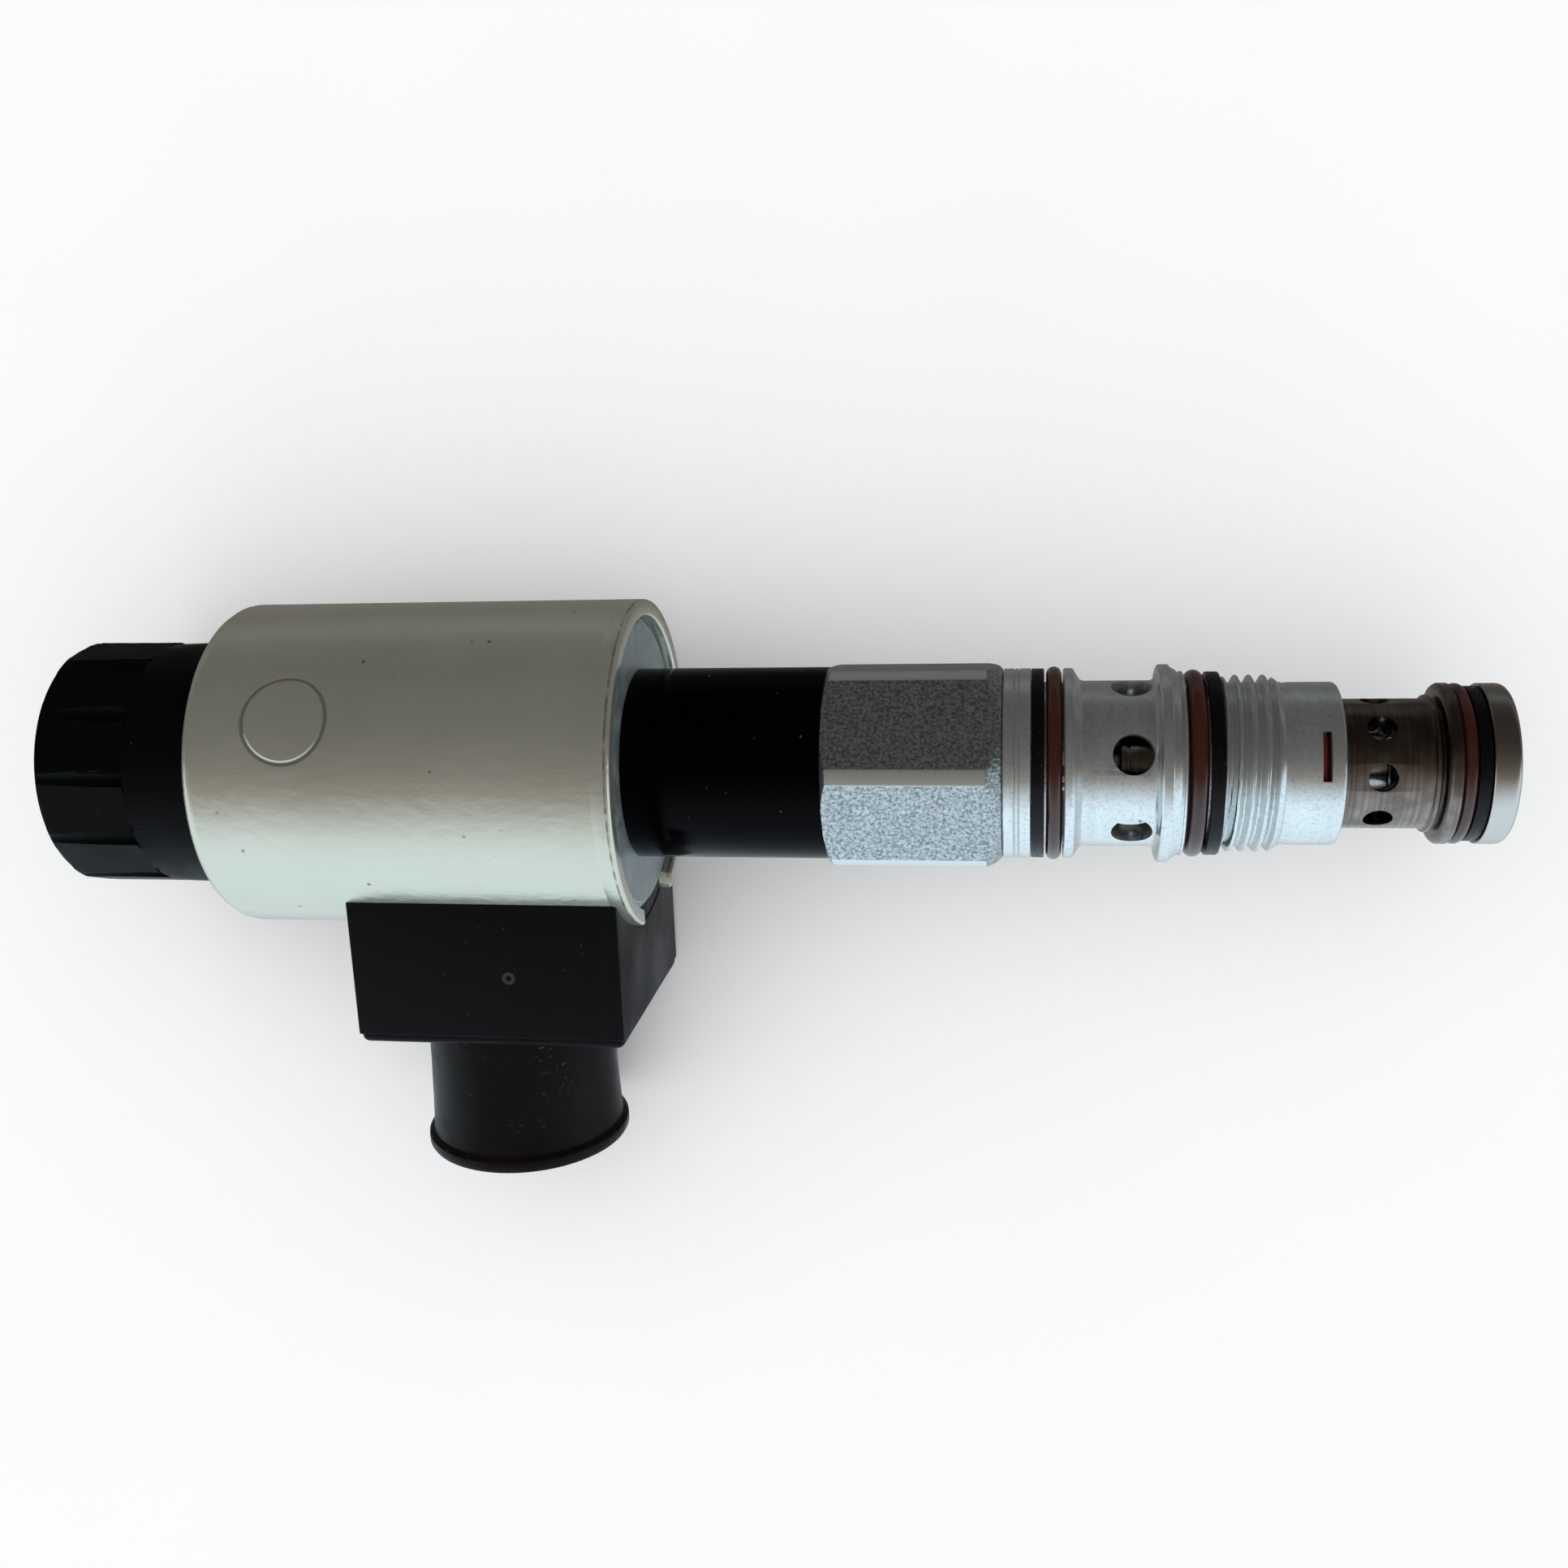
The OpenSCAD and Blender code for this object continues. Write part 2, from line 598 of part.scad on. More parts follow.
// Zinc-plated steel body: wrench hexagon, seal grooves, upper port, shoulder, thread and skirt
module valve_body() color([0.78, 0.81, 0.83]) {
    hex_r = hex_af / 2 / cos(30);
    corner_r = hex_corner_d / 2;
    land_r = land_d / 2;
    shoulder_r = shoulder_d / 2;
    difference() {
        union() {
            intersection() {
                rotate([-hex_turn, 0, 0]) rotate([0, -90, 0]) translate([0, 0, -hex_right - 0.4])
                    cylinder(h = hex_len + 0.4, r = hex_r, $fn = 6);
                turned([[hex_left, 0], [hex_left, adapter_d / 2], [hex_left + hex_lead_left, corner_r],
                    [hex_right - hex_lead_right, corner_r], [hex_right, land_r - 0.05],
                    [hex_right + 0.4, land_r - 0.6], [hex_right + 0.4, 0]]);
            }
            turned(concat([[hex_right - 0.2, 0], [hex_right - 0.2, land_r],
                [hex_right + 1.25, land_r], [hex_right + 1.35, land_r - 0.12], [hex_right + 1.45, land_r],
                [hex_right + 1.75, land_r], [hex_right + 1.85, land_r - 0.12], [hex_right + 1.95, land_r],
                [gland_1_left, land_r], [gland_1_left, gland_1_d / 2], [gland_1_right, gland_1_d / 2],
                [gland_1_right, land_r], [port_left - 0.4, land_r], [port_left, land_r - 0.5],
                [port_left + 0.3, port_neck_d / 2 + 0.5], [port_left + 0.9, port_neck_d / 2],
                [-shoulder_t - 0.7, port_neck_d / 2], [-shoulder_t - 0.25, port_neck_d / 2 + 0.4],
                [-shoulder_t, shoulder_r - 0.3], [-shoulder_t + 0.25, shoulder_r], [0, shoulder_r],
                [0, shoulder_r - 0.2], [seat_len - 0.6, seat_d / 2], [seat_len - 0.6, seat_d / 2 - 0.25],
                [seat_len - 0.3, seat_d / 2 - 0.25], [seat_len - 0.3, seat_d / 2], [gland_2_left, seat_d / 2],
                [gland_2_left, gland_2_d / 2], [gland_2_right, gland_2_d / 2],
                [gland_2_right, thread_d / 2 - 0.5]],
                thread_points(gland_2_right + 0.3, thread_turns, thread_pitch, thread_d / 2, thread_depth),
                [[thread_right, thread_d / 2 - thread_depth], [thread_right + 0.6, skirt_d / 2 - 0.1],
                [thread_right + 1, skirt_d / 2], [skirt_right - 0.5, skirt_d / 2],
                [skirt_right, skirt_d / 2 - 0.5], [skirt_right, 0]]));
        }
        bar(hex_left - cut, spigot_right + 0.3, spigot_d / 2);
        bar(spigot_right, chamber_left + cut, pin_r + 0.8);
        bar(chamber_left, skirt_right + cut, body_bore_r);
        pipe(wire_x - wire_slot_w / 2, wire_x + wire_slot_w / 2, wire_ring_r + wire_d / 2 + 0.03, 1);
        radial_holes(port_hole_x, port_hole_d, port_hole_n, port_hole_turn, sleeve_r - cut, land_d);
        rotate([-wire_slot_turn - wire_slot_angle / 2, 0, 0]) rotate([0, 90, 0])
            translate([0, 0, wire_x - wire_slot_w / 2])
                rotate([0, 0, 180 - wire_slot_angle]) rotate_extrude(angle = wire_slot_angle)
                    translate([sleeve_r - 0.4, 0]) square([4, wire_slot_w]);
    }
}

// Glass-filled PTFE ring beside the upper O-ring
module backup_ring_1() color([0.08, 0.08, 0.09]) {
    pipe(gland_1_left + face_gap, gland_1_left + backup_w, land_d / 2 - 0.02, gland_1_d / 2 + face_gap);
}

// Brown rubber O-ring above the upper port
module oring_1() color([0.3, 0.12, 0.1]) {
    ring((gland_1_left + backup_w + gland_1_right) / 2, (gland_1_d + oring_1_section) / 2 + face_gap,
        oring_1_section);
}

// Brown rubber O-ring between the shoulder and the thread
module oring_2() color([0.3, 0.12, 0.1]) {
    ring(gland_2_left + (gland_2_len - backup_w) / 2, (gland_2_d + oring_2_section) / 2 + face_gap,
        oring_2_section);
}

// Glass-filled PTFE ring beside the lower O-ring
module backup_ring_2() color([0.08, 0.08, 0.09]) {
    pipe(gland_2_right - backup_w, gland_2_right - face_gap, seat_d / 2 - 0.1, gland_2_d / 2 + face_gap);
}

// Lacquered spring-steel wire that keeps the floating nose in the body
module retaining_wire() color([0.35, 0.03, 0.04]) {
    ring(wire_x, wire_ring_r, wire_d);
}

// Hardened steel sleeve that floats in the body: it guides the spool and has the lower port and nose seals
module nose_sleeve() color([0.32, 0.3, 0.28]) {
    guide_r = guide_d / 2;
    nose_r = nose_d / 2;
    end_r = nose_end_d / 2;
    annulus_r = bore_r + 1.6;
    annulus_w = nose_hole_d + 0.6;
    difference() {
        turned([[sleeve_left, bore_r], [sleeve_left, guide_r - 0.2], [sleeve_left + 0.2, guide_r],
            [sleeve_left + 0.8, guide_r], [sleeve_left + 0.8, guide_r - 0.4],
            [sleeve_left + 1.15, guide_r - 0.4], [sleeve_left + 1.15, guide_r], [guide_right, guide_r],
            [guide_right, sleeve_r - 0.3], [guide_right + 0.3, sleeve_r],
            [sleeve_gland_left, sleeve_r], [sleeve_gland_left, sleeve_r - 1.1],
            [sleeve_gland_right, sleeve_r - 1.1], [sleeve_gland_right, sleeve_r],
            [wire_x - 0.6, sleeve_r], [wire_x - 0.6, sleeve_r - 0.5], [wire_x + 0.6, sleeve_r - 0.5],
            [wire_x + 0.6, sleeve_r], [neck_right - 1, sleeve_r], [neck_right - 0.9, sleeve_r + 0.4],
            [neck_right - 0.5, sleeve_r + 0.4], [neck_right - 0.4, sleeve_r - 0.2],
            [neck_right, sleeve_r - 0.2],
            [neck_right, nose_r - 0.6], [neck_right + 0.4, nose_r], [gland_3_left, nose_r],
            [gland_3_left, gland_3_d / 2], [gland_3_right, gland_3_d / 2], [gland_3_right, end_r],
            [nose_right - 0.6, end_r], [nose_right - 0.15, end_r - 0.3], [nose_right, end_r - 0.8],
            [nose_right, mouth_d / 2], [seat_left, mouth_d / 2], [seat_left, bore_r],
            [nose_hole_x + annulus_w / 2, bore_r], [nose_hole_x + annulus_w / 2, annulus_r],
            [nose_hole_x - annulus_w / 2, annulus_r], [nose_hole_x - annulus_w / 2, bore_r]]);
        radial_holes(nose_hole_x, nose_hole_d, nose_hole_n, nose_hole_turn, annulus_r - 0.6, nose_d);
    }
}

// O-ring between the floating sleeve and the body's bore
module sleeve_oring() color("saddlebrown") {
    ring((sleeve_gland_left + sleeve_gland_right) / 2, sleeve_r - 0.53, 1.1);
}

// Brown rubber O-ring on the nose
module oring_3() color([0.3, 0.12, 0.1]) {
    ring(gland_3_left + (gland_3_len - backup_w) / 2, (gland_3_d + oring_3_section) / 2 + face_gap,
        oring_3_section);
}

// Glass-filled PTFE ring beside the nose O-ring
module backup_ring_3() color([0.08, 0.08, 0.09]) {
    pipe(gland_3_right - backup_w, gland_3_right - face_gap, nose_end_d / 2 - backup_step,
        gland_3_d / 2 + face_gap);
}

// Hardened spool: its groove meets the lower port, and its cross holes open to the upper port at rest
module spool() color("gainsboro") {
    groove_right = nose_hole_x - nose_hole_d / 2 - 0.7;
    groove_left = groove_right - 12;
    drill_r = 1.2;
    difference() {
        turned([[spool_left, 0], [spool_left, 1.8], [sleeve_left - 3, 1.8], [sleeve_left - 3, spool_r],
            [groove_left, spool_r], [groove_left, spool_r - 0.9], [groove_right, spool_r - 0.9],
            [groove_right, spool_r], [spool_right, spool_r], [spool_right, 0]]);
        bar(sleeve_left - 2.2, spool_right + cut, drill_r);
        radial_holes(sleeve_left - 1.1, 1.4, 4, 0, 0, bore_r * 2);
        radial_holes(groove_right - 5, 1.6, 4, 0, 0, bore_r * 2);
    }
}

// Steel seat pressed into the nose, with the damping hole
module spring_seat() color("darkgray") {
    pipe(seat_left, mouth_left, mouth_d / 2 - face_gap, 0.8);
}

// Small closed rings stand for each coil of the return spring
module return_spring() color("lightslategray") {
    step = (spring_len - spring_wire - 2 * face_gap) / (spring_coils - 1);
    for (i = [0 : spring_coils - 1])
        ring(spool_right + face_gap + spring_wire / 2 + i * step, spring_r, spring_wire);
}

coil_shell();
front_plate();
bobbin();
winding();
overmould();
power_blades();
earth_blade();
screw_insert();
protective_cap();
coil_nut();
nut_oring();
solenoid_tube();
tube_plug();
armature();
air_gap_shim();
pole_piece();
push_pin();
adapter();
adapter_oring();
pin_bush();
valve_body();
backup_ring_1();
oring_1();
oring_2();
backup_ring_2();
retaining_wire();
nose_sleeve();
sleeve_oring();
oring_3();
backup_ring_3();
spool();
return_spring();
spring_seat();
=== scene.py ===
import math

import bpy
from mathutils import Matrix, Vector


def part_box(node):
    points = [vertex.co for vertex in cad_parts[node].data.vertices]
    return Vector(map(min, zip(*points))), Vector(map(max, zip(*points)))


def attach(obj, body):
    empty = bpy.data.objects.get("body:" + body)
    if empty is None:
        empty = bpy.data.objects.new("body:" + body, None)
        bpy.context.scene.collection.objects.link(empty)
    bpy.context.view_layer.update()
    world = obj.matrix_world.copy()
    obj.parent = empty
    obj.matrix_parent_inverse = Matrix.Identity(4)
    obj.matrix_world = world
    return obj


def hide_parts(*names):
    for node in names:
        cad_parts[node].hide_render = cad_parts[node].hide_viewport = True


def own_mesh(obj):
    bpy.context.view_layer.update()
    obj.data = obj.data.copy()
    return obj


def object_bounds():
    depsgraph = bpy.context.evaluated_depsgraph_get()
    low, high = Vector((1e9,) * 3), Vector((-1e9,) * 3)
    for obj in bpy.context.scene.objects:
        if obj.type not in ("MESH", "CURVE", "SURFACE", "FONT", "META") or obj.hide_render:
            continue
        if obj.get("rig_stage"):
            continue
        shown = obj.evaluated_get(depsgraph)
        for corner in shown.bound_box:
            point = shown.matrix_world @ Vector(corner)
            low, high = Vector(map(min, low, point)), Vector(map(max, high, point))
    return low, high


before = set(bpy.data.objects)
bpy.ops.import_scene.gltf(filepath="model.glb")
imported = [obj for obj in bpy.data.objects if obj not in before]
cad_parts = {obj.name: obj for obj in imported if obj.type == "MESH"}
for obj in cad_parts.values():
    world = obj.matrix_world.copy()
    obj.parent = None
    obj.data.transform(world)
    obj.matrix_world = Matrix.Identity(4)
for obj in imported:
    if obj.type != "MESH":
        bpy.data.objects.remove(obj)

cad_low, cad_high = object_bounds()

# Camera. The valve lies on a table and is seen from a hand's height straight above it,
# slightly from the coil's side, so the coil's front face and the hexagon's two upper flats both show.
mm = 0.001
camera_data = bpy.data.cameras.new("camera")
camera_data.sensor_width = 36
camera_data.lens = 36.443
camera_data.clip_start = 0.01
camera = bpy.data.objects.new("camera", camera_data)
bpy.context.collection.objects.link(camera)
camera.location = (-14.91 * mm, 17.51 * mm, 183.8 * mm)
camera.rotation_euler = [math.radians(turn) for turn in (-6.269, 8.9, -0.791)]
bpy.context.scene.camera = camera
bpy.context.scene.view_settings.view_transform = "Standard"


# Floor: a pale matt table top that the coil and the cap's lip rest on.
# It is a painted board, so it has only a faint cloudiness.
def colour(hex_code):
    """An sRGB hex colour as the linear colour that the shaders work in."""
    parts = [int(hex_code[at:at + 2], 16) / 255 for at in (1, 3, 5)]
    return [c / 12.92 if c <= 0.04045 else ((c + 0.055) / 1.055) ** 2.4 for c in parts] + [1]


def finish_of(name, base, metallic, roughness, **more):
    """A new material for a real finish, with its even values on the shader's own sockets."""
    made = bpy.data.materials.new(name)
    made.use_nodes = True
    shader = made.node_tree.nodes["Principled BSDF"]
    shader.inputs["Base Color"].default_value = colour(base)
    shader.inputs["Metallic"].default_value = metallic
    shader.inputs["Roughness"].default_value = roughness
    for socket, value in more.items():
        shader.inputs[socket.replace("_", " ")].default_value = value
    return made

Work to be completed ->
Only the lines from the one containing "obj.matrix_world = world" through the one containing "cad_low, cad_high = object_bounds()" are to be extracted, exactly as they appear, with both ends included.

Exercise output ->
    obj.matrix_world = world
    return obj


def hide_parts(*names):
    for node in names:
        cad_parts[node].hide_render = cad_parts[node].hide_viewport = True


def own_mesh(obj):
    bpy.context.view_layer.update()
    obj.data = obj.data.copy()
    return obj


def object_bounds():
    depsgraph = bpy.context.evaluated_depsgraph_get()
    low, high = Vector((1e9,) * 3), Vector((-1e9,) * 3)
    for obj in bpy.context.scene.objects:
        if obj.type not in ("MESH", "CURVE", "SURFACE", "FONT", "META") or obj.hide_render:
            continue
        if obj.get("rig_stage"):
            continue
        shown = obj.evaluated_get(depsgraph)
        for corner in shown.bound_box:
            point = shown.matrix_world @ Vector(corner)
            low, high = Vector(map(min, low, point)), Vector(map(max, high, point))
    return low, high


before = set(bpy.data.objects)
bpy.ops.import_scene.gltf(filepath="model.glb")
imported = [obj for obj in bpy.data.objects if obj not in before]
cad_parts = {obj.name: obj for obj in imported if obj.type == "MESH"}
for obj in cad_parts.values():
    world = obj.matrix_world.copy()
    obj.parent = None
    obj.data.transform(world)
    obj.matrix_world = Matrix.Identity(4)
for obj in imported:
    if obj.type != "MESH":
        bpy.data.objects.remove(obj)

cad_low, cad_high = object_bounds()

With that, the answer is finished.